As of December 2020, Israel is recognized by 165 out of 193 UN member states, while 28 countries, including 15 members of the Arab League, 10 non-Arab members of the Organization of Islamic Cooperation, and Cuba, North Korea, and Venezuela, do not recognize Israel. The Arab League proposed recognizing Israel in 2002 as part of the Arab Peace Initiative. The Abraham Accords in September 2020 between Israel, the UAE, and Bahrain were criticized by the Palestinian National Authority as a betrayal to the Palestinian cause.
Certain countries, such as Bangladesh, Brunei, Iran, Iraq, and Pakistan, do not accept Israeli passports for travel. Additionally, 13 countries, including Algeria, Lebanon, and Saudi Arabia, do not accept Israeli passports, and some also reject passports with Israeli visas or stamps. To address this, Israeli immigration avoids stamping passports and instead uses separate inserts.
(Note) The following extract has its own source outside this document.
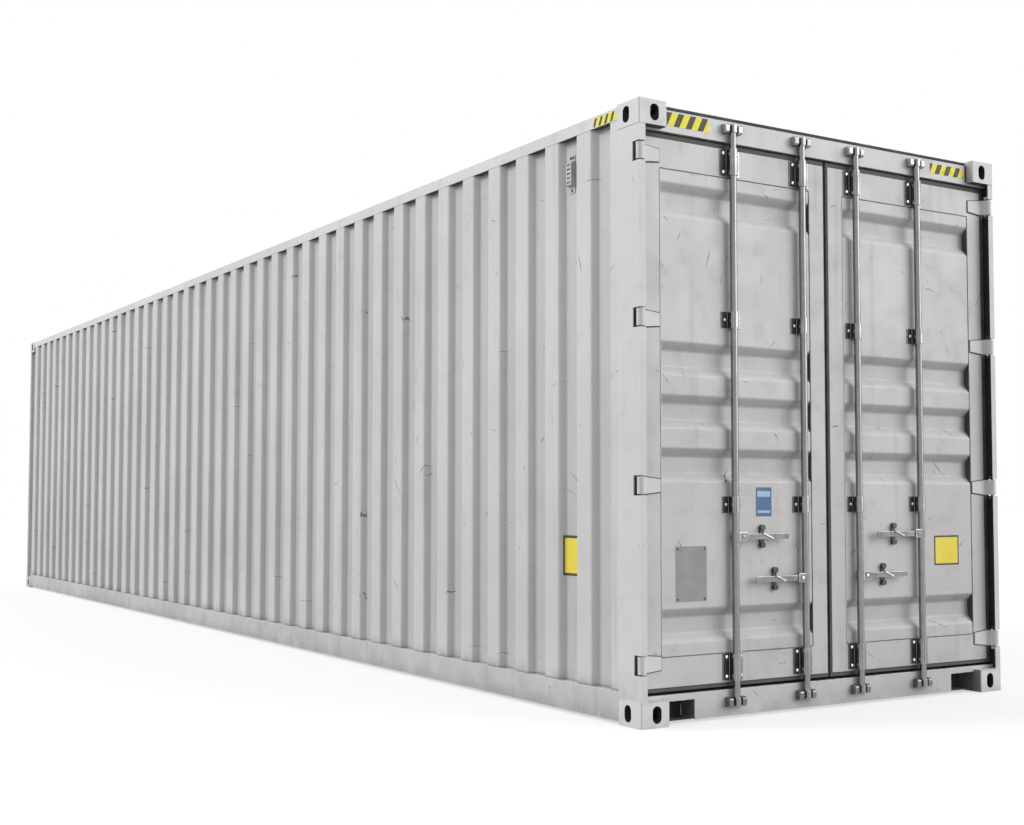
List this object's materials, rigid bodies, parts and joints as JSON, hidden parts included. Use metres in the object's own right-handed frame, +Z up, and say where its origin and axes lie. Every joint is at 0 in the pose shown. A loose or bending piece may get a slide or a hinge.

Some countries prohibit direct flights and overflights to and from Israel. However, in August 2020, the UAE allowed direct flights from Israel, and Saudi Arabia and Bahrain authorized overflights. In October 2020, Israel and Jordan agreed to permit flights to cross over both countries’ airspace.
In 2017, the Israeli flag and anthem were banned at the International Judo Federation in Abu Dhabi, but the ban was lifted in 2018. In December 2017, seven Israelis were denied visas by Saudi Arabia for an international chess tournament.